- TASK
Tell how many lines in the data below include the word "follow". The answer is the number only.

- LISTING
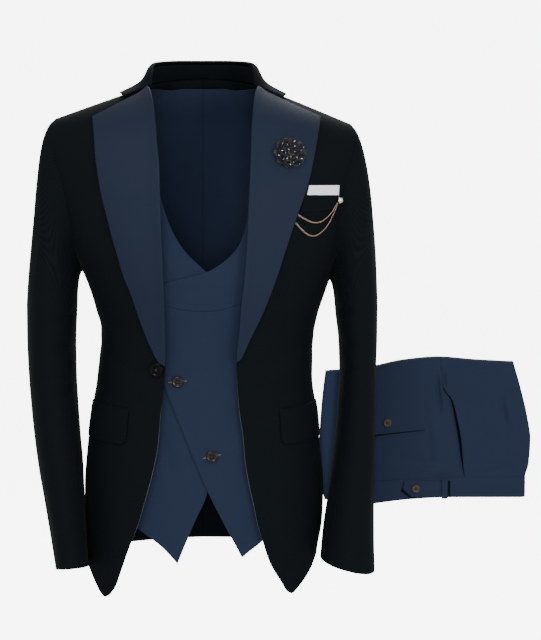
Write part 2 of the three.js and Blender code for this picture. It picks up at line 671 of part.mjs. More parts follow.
// Round parts are turned about their own axis, then stood on the cloth along its normal.
function standOn(mesh, cell, lift) {
  mesh.position.copy(cell.p).addScaledVector(cell.n, lift);
  mesh.quaternion.setFromUnitVectors(vector(0, 1, 0), cell.n);
}
function button(radius, thick) {
  const profile = [
    [0, 0], [radius * 0.86, 0], [radius, thick * 0.45], [radius * 0.9, thick], [radius * 0.62, thick * 0.72], [0, thick * 0.72],
  ].map(([r, h]) => new THREE.Vector2(r, h));
  return new THREE.LatheGeometry(profile, 14);
}
const JACKET_BUTTON = { x: -63, z: -381, radius: 10, thick: 4 };
standOn(piece(jacket, "jacket_button", button(JACKET_BUTTON.radius, JACKET_BUTTON.thick), HORN), onChest(JACKET_BUTTON.x, JACKET_BUTTON.z), 1);

// Lapel flower: a dome whose height and rim rise and fall with two rounds of petals.
const FLOWER_SIZE = { x: 119, z: -86, radius: 22, height: 13, petals: 9 };
function flower() {
  const rings = 5;
  const spokes = 27;
  const ring = (t) =>
    spread(spokes, (u) => {
      const turn = u * FULL_TURN;
      const wave = Math.cos(FLOWER_SIZE.petals * turn + (t > 0.45 ? 0 : Math.PI));
      const radius = FLOWER_SIZE.radius * t * (1 + 0.07 * wave);
      const dome = Math.sqrt(Math.max(0, 1 - (t * 0.96) ** 2));
      const ripple = 1 + 0.16 * wave * Math.sin(t * Math.PI) + 0.12 * Math.cos(t * 5 * Math.PI);
      return vector(radius * Math.cos(turn), 2 + (FLOWER_SIZE.height - 2) * dome * ripple, radius * Math.sin(turn));
    }).slice(1);
  const upper = spread(rings, (t) => ring(lerp(0.08, 1, t)));
  const foot = ring(0.9).map((p) => vector(p.x, 0, p.z));
  return stack([...upper, foot]);
}
standOn(piece(jacket, "lapel_flower", flower(), FLOWER), onChest(FLOWER_SIZE.x, FLOWER_SIZE.z), LAPEL_LIFT + LAPEL_WALL + 0.4);

// Pocket chain: a stud at the end of the welt and two swags that run to the edge of the lapel
const STUD = { x: 183, z: -154, radius: 4 };
const CHAIN_RADIUS = 0.9;
const CHAIN_LIFT = 3.6;
const SWAGS = {
  chain_upper: [[176.4, -155.5], [174.6, -163], [171, -173], [160, -178.5], [148, -179], [138, -174.5], [129.8, -169.5]],
  chain_lower: [[180.5, -160.8], [179, -170], [174.5, -184], [167, -194], [155, -198.5], [142, -196], [132, -188], [125.8, -181]],
};
standOn(
  piece(jacket, "chain_stud", new THREE.SphereGeometry(STUD.radius, 10, 6), GOLD),
  onChest(STUD.x, STUD.z),
  STUD.radius + WELT.lift + WELT.wall + 0.4,
);
for (const [name, seenPoints] of Object.entries(SWAGS)) {
  const route = new THREE.CatmullRomCurve3(seenPoints.map(([x, z]) => onChest(x, z, CHAIN_LIFT).p));
  const section = new THREE.Shape(spread(5, (t) => t * FULL_TURN * (5 / 6)).map((a) => new THREE.Vector2(CHAIN_RADIUS * Math.cos(a), CHAIN_RADIUS * Math.sin(a))));
  const tube = new THREE.ExtrudeGeometry(section, { steps: 14, curveSegments: 1, bevelEnabled: false, extrudePath: route });
  piece(jacket, name, tube, GOLD);
}

// Waistcoat

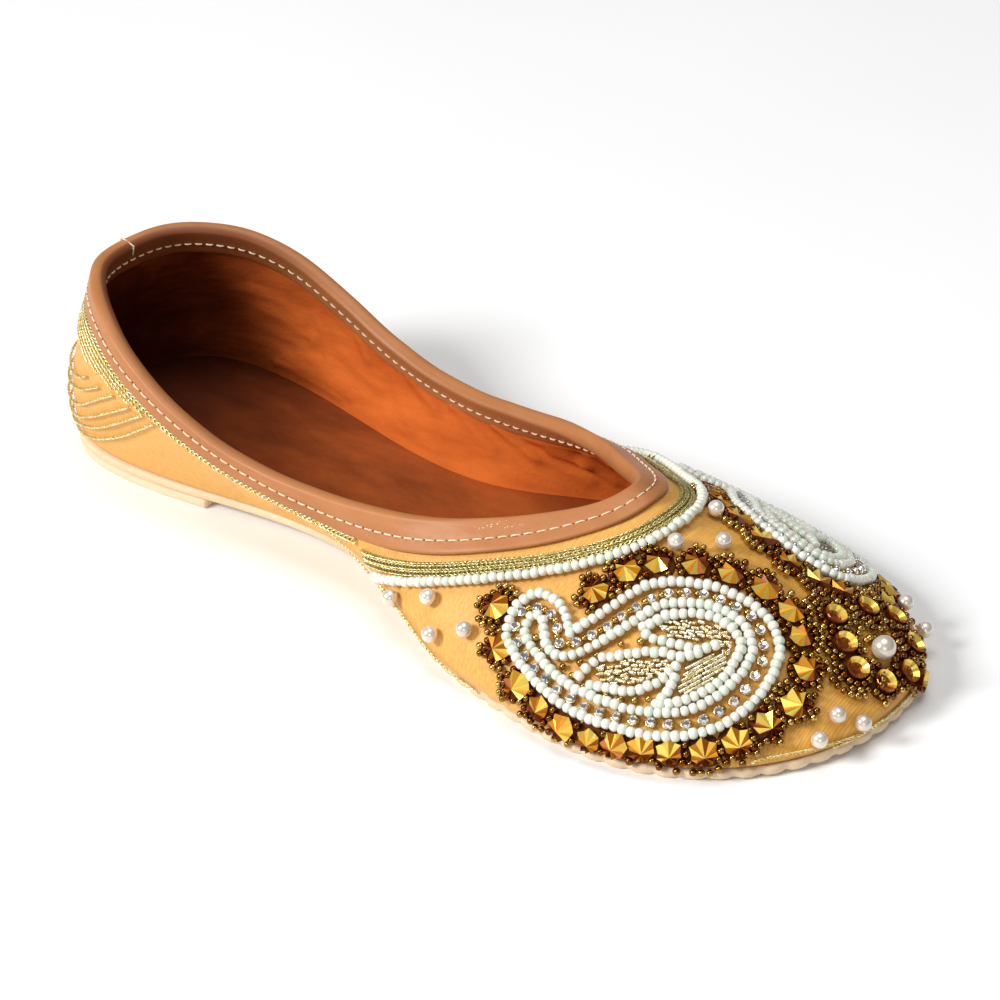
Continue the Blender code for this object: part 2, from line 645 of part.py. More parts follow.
# Finishes: linear colour, metallic, roughness
FINISHES = {
    "silk": ((0.870, 0.480, 0.150, 1.0), 0.0, 0.55),
    "binding": ((0.620, 0.290, 0.140, 1.0), 0.0, 0.50),
    "sole_leather": ((0.800, 0.620, 0.420, 1.0), 0.0, 0.65),
    "lift_leather": ((0.900, 0.780, 0.560, 1.0), 0.0, 0.60),
    "insole_leather": ((0.280, 0.090, 0.030, 1.0), 0.0, 0.60),
    "zari": ((0.780, 0.650, 0.300, 1.0), 0.7, 0.35),
    "white_bead": ((0.850, 0.860, 0.780, 1.0), 0.0, 0.20),
    "foil": ((0.640, 0.300, 0.030, 1.0), 0.8, 0.30),
    "pearl": ((0.900, 0.850, 0.780, 1.0), 0.1, 0.15),
}


def material(name):
    colour, metallic, roughness = FINISHES[name]
    finish = bpy.data.materials.get(name) or bpy.data.materials.new(name)
    finish.use_nodes = True
    shader = finish.node_tree.nodes["Principled BSDF"]
    shader.inputs["Base Color"].default_value = colour
    shader.inputs["Metallic"].default_value = metallic
    shader.inputs["Roughness"].default_value = roughness
    return finish


def build():
    """Places the pieces with the middle of their box over the origin, standing on Z = 0."""
    every = np.concatenate([points for _, points, _, _ in PIECES])
    middle = (every.min(axis=0) + every.max(axis=0)) / 2
    shift = np.array([middle[0], middle[1], every[:, 2].min()])
    for name, points, faces, finish in PIECES:
        mesh = bpy.data.meshes.new(name)
        mesh.from_pydata((points - shift).tolist(), [], faces)
        tidy = bmesh.new()
        tidy.from_mesh(mesh)
        bmesh.ops.recalc_face_normals(tidy, faces=tidy.faces)
        tidy.to_mesh(mesh)
        tidy.free()
        mesh.shade_smooth()
        mesh.set_sharp_from_angle(angle=math.radians(40))
        mesh.materials.append(material(finish))
        piece = bpy.data.objects.new(name, mesh)
        bpy.context.scene.collection.objects.link(piece)


def main():
    for old in list(bpy.data.objects):
        bpy.data.objects.remove(old)
    make_upper()
    make_outsole()
    make_heel_lift()
    make_insole()
    make_binding()
    make_quarter_braid()
    make_throat_braid()
    make_throat_beads()
    make_paisley("paisley_outer", -1)
    make_paisley("paisley_inner", 1)
    make_border("floret_border_outer", -1)
    make_border("floret_border_inner", 1)
    make_toe_flower()
    make_pearls()
    build()


main()
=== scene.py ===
"""Looks of the mojari: silk, leather, zari braids, glass beads, foil florets and pearls.

Each piece is laid on the same face as its solid: a closed spline of sections round the last.
"""
import math

import bmesh
import bpy
import numpy as np
from mathutils import Matrix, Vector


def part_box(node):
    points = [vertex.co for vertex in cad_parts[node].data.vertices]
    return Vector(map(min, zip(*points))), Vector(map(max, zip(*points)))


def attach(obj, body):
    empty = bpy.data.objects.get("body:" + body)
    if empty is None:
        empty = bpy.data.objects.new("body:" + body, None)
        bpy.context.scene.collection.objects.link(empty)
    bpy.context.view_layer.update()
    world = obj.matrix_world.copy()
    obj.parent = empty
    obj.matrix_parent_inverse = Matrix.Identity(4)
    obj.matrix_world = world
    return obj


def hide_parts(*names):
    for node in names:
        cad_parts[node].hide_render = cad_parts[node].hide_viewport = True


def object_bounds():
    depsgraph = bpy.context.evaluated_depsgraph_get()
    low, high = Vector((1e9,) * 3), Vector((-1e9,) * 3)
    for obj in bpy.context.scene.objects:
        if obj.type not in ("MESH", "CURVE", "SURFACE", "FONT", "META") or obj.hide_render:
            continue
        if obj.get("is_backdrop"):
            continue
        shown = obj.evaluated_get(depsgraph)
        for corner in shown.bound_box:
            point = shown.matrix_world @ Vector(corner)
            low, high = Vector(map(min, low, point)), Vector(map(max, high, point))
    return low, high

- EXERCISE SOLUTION
2